Although in Latin literature the late Roman sword was often still conventionally called gladius (Ammianus Marcellinus, Historiae, XIX, 6; Passio SS. Rogatiani et Donatiani,1859, p.323), the main kind of blade of the Roman third and fourth century soldier belongs to the so-called spatha type (Scriptores Historia Augusta, Divus Claudius, XXV, 7, 5; 8, 5) which derived directly from the long cutting Celtic sword of the La Tène III period, already used by the cavalrymen and Auxilia of the previous Ages.
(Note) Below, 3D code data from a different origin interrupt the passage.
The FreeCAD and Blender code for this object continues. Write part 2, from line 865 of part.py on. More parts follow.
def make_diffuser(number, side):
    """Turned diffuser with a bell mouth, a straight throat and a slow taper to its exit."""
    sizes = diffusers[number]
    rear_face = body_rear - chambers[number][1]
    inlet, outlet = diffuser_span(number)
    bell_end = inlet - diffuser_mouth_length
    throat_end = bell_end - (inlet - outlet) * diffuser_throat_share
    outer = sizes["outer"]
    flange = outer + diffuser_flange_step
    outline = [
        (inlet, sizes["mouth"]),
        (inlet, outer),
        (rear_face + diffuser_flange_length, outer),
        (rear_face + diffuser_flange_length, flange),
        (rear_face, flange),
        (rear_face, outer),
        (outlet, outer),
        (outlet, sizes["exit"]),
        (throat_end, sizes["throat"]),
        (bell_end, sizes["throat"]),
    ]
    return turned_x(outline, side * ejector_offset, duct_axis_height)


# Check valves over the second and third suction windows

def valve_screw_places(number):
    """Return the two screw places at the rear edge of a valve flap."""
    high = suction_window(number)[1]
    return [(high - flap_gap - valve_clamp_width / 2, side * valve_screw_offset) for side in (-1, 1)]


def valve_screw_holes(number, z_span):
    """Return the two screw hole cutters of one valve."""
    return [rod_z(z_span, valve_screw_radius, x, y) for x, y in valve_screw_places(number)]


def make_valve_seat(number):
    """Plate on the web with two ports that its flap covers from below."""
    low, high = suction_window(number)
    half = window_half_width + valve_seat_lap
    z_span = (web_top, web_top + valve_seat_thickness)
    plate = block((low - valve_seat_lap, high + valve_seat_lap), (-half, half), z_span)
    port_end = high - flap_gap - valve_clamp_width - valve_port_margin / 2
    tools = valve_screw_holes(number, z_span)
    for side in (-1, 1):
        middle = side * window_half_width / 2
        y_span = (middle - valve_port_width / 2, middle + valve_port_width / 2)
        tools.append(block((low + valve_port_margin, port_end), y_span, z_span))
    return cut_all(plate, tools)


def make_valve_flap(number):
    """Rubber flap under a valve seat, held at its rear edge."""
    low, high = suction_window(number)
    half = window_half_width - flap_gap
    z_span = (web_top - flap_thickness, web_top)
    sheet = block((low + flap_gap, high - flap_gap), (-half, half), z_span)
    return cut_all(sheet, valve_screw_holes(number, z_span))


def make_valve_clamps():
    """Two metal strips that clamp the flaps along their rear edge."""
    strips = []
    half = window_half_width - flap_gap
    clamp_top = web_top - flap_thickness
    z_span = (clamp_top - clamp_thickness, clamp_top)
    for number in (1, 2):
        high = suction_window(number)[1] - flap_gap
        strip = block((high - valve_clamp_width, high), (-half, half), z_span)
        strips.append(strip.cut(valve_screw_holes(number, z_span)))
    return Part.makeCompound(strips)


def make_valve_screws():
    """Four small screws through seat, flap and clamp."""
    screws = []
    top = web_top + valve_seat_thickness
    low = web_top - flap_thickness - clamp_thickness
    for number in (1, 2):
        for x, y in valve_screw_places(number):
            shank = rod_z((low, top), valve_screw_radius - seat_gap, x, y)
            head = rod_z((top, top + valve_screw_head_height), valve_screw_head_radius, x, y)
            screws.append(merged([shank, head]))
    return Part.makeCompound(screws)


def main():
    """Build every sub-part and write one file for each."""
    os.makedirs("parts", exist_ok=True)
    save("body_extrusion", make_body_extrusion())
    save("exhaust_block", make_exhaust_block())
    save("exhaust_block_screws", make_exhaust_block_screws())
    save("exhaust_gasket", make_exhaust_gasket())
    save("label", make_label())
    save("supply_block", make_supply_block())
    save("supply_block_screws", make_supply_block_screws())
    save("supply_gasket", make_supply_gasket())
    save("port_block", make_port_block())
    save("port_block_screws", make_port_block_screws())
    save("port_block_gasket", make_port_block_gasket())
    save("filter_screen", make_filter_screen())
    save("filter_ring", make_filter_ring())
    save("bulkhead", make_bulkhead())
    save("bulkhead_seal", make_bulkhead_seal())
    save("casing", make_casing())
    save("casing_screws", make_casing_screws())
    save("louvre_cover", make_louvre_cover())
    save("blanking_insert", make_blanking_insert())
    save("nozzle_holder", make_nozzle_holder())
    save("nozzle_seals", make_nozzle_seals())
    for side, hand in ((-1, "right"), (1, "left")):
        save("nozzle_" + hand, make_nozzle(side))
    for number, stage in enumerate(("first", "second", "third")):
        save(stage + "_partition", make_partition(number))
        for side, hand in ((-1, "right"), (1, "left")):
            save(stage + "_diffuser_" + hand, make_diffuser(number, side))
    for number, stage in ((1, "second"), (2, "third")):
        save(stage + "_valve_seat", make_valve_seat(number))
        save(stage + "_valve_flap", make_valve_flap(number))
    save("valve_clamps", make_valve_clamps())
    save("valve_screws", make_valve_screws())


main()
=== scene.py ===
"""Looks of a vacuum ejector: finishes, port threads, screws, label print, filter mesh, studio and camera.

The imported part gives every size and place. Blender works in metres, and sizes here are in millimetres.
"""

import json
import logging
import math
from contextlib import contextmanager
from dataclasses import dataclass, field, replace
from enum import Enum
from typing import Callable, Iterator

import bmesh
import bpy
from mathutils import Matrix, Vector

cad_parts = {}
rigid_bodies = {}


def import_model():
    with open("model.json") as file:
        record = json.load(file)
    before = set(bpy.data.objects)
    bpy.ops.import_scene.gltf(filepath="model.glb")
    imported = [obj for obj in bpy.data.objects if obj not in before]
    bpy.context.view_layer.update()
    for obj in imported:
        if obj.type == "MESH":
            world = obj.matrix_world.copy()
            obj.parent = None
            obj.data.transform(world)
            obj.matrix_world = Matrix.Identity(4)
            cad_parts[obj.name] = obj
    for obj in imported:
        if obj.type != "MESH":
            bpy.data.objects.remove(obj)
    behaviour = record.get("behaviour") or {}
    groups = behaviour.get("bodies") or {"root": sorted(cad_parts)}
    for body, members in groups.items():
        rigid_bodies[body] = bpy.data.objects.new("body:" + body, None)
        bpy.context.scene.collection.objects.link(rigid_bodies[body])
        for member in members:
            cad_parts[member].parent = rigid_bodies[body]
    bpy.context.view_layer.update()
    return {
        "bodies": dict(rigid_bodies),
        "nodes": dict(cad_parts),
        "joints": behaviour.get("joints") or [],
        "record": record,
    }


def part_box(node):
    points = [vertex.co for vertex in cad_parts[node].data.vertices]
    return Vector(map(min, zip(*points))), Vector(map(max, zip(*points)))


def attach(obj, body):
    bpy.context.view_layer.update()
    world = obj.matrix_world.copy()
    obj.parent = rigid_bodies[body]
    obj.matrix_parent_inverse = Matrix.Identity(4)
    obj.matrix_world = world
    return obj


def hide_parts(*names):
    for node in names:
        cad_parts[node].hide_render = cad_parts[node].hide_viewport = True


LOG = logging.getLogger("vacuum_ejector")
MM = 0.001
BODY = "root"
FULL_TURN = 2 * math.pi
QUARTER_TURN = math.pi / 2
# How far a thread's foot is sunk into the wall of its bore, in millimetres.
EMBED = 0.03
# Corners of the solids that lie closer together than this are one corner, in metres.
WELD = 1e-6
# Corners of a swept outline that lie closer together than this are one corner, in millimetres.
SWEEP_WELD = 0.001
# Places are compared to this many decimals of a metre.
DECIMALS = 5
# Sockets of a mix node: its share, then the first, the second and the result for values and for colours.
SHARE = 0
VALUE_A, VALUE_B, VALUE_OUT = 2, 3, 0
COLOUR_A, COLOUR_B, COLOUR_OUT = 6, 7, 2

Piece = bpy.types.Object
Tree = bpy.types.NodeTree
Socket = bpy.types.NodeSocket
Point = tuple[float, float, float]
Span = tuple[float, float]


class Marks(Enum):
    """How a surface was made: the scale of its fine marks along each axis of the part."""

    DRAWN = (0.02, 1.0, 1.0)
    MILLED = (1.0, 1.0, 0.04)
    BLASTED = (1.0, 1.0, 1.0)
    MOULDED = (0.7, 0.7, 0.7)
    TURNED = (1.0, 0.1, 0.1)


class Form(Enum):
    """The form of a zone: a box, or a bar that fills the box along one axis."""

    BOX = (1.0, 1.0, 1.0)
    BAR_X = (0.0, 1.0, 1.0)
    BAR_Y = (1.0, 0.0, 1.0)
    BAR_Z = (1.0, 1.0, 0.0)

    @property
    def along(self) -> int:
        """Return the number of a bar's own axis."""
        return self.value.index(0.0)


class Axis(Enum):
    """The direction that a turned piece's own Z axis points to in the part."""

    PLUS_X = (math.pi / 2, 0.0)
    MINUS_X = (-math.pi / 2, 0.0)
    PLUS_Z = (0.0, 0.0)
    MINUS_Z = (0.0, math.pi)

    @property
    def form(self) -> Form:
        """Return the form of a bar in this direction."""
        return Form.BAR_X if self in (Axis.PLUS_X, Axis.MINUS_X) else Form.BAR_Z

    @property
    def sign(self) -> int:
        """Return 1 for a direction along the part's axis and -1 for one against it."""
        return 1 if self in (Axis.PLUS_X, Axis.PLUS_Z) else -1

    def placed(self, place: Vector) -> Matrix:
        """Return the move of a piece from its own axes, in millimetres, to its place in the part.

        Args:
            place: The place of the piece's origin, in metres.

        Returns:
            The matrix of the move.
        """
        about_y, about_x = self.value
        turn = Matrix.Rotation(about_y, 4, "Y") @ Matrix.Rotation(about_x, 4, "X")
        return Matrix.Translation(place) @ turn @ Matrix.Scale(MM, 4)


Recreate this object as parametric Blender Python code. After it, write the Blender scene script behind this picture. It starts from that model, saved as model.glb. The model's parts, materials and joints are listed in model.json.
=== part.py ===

The great spatha (spathì) of the Roman heavy infantryman was considered by Julius Africanus (Fragm., I, 1, 53) as the main weapon of the armoured legionary of Alexander Severus. The frequent clashes with Germanic warriors armed with long swords and the increased recruitment by the Roman army lead to the growth of spatha use by the milites legionarii (DautovaRuševljan-Vujović, 2006, p.50). These longer swords slowly replaced the shorter gladius, the double-edged sword of the imperial infantry, for all troops. Vegetius (Epitome de re military, II,15) calls the spatha a gladius maior, i.e. a great sword, sometimes a metre long. A wide range of spathae have been found dating from the late second to the late fourth century AD (D’Amato, 2019, p.14). There are today several hundred attested Roman longswords scattered throughout Europe. Specimens of Roman spathae of the second and third centuries have been found in large numbers in the Danish bogs (Nydam, Straubing, Thorsberg, Illerup). These swords show a great deal of variability, in terms of shape and dimensions; today a typological framework is well-established, thanks to the work of academics including Ulbert, Biborski and Miks. This particular type is the Lauriacum-Hromówka of which more than 30 specimens have been found in Poland.